Park Palace Ponies, Liverpool
Architect: Harrison Stringfellow
Somewhat surreally, ponies trot round an arena in a half derelict former music hall/cinema in Liverpool’s Dingle. Learning to ride and care for horses in the middle of a city provides skills and engagement for young people, in a strategy established by the architects.
Potemkin Theatre, Haggerston
Architect: Maich Swift
This small theatre is the third of the Architecture Foundation’s annual Antepavilion competitions. Self-built, it provided valuable construction skills for architecture students and volunteers and has staged a series of popular events.
Riverside Primary School outdoor classroom, Plymouth
Architect: University of Plymouth architecture students
An outdoor learning space, incorporating a fire-pit as a focal gathering point. Made of recycled materials and providing shelter from the wind, it has revitalised a neglected outdoor area on this primary school’s campus.
Shaftesbury Hall, Bounds Green, London
Architect: Mulroy Architects
The new Shaftesbury Hall provides a purpose-built helpline facility for the North London Samaritans and a hall for the local community on the site of a derelict 'tin tabernacle', originally for railway workers.

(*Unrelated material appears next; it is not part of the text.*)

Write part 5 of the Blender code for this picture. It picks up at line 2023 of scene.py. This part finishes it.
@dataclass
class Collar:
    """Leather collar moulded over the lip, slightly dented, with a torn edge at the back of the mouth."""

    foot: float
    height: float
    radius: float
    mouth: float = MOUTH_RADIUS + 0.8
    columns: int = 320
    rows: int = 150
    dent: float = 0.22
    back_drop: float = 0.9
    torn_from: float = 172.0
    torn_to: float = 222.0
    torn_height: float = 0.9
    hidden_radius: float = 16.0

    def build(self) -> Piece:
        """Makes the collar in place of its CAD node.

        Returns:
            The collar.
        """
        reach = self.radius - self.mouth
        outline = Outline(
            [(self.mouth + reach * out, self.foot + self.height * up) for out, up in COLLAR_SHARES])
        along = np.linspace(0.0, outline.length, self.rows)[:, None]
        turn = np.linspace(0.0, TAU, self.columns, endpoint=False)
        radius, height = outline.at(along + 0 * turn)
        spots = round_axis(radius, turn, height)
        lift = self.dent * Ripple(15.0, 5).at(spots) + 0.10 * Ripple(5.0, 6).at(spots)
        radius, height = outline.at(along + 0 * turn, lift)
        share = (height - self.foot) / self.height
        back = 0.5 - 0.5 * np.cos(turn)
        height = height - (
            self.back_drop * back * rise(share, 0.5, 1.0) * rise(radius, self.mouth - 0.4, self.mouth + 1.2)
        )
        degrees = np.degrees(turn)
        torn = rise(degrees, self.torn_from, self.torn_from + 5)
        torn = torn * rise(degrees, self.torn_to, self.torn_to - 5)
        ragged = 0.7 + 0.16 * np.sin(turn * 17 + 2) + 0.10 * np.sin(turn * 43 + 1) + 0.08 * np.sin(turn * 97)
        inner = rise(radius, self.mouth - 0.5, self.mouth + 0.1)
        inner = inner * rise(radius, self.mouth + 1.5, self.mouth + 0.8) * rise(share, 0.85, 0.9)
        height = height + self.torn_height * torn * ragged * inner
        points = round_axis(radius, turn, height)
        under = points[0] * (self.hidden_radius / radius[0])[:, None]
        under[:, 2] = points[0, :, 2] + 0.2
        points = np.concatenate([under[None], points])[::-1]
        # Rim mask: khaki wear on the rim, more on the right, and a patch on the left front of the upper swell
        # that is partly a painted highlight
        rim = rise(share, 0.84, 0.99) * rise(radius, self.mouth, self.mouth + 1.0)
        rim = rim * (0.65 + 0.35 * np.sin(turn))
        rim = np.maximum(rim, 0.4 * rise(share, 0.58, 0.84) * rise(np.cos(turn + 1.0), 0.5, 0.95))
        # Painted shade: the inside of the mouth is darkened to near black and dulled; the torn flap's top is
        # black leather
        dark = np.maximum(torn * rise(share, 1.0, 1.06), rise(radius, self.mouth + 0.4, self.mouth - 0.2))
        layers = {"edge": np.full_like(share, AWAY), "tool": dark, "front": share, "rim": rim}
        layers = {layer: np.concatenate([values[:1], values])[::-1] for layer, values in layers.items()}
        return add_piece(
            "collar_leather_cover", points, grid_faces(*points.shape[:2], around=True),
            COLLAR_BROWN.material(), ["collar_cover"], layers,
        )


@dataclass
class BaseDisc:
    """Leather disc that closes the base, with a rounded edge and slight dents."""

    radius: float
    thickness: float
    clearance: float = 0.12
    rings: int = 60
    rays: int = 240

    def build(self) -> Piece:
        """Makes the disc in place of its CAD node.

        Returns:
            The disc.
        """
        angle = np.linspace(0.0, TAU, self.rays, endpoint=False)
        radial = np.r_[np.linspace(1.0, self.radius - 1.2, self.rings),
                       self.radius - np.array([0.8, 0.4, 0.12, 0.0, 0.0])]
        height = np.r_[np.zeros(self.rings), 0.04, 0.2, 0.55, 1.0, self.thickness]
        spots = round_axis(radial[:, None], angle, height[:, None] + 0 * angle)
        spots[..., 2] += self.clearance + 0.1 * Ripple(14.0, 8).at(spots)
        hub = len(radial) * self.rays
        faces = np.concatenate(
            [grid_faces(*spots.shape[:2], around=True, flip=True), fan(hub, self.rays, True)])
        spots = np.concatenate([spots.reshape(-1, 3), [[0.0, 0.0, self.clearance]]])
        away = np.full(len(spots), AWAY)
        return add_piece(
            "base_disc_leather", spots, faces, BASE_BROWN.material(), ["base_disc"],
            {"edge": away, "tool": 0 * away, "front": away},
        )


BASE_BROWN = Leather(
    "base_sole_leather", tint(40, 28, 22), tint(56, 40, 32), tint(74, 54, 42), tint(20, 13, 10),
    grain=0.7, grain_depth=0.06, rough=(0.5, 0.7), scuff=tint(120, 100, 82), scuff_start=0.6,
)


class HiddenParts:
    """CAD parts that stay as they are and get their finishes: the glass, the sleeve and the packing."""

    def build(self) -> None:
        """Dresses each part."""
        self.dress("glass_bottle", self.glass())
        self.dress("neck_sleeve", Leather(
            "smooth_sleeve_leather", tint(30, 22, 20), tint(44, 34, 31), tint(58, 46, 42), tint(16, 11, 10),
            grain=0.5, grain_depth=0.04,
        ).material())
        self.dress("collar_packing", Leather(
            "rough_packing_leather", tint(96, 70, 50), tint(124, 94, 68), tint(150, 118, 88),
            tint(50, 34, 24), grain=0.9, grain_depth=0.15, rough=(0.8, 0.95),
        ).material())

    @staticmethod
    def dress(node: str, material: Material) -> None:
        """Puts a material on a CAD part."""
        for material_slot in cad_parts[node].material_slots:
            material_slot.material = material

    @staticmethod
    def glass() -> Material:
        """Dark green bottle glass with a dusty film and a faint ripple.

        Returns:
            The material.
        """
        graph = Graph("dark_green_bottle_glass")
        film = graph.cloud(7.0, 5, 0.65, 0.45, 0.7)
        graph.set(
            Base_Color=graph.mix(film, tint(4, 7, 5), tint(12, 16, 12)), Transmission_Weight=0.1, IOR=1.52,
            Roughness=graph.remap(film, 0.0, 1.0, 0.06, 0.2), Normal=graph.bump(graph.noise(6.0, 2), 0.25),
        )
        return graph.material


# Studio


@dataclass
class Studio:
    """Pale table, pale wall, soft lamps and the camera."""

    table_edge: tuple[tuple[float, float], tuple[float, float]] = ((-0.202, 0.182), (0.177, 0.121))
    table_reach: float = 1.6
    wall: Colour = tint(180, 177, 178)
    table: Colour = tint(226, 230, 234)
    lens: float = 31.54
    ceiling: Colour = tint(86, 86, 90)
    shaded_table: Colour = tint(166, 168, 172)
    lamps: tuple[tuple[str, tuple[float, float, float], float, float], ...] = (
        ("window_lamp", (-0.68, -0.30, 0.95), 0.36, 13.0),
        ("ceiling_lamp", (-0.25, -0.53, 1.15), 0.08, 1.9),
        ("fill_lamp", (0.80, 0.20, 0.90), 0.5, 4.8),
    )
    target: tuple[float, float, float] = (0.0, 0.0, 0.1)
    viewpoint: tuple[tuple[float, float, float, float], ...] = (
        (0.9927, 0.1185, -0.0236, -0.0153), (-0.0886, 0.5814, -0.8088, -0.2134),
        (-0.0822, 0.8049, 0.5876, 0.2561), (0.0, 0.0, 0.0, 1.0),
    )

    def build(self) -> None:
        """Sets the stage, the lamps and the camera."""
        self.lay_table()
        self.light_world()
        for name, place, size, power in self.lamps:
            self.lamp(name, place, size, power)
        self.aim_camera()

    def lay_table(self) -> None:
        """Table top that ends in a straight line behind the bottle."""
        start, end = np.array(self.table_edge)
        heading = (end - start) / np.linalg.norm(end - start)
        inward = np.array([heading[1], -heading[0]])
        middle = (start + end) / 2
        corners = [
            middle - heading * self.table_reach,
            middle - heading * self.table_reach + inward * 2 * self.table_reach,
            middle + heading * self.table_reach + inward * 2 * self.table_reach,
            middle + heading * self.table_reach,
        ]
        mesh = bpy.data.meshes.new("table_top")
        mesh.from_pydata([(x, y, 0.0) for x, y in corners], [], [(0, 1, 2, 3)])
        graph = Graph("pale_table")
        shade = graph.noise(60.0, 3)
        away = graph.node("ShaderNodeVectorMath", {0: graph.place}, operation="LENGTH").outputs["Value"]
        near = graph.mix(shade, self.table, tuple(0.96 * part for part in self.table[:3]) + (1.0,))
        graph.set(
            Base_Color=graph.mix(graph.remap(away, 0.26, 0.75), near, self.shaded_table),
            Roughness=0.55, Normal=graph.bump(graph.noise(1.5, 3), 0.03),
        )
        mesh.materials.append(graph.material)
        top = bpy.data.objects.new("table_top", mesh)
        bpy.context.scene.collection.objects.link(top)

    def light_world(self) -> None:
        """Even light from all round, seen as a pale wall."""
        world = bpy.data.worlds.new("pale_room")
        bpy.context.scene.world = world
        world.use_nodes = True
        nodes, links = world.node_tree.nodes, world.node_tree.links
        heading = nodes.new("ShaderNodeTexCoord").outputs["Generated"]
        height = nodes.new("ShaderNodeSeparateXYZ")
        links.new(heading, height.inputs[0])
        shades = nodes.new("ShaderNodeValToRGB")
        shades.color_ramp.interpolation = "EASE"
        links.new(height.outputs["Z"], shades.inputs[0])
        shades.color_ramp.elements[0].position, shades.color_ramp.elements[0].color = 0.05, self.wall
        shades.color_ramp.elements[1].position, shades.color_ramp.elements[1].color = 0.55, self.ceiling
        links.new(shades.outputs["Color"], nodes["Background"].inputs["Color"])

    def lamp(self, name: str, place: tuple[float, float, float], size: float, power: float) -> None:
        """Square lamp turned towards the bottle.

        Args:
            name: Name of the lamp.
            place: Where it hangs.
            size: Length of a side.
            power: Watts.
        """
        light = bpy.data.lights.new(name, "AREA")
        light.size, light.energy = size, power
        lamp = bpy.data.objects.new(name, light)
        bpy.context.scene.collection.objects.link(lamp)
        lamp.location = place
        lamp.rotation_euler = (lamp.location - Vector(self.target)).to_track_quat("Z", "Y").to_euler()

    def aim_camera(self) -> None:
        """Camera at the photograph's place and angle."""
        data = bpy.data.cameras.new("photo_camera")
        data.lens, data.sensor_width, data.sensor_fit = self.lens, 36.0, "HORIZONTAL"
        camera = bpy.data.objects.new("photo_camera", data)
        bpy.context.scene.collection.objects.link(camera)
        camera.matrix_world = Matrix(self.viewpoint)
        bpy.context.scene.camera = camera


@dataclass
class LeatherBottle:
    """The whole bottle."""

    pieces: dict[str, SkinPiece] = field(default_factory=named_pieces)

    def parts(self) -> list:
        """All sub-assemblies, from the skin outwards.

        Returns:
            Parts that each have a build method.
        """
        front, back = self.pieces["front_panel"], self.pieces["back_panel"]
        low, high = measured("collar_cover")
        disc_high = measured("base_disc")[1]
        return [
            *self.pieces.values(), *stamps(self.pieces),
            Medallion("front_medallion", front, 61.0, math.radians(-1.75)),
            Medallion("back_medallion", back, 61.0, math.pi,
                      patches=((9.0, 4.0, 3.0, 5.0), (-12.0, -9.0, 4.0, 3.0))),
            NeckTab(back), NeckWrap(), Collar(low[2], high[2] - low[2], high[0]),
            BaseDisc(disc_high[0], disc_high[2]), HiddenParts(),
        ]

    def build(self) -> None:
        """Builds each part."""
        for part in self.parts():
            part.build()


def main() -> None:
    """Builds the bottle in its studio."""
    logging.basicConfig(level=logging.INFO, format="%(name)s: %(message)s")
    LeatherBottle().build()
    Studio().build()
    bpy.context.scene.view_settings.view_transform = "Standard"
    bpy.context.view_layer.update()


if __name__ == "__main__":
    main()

The new building echoes the form and materials of the old.
Shelter From the Storm homeless shelter, London
Architect: Holland Harvey Architects
Shelter From the Storm is a homeless shelter provided in a former housing estate supermarket. It provides 42 beds, freshly cooked food and support to its guests to help them get back on their feet, plus a public café.
Soil Association HQ, Bristol
Architect: Askew Cavanna Architects
The Soil Association is the leading organic food and farming charity. The architect has designed new permanent offices with a public face in a light-touch refurbishment of a 1960s building.
St Agnes Lodge refuge, Bristol
Architect: Askew Cavanna Architects
The Green House is a Bristol based charity providing support for children and adults that have experienced sexual abuse. Their new larger home re-uses a former park keeper’s lodge on the initiative of the architects.
The Ark children’s hospice, Barnet
Architect: Squire and Partners
The Ark is a new highly-sustainable facility for Noah’s Ark Children’s Hospice, designed to support children with life-limiting or life-threatening conditions and their families. It is the first new hospice building in London for 10 years.
Torriano Primary School STEM lab, London
Architect: Hayhurst and Co
Perched at the top of a Victorian school building, this science and tech lab remodels a previously unused two-storey ‘turret’ and the creation of a small, shiny roof-top extension with external learning terrace and living wall. It feels a bit magical.
Ty Pawb cultural centre, Wrexham
Architect: Featherstone Young
Tŷ Pawb (Everybody’s House) is a new model for an arts venue designed by architects Featherstone Young, which relocates Oriel Wrecsam (Wrexham Gallery) and involves the ingenious repurposing of an existing purpose-built 1980s multi-storey car park and market hall.
Urban Room, Reading University
Architect: Invisible Studio
The third pavilion that the practice has completed with architecture students at the University of Reading using home-grown timber, it hosted a six week programme of events and debates and will become an outdoor classroom for a local primary school.
Windmill Green office retrofit, Manchester
Architect: TP Bennett
A long-vacant 1970s office building has been transformed in a deep retrofit keeping the original concrete frame. It is the first multi-let office building in the city to achieve BREEAM Outstanding.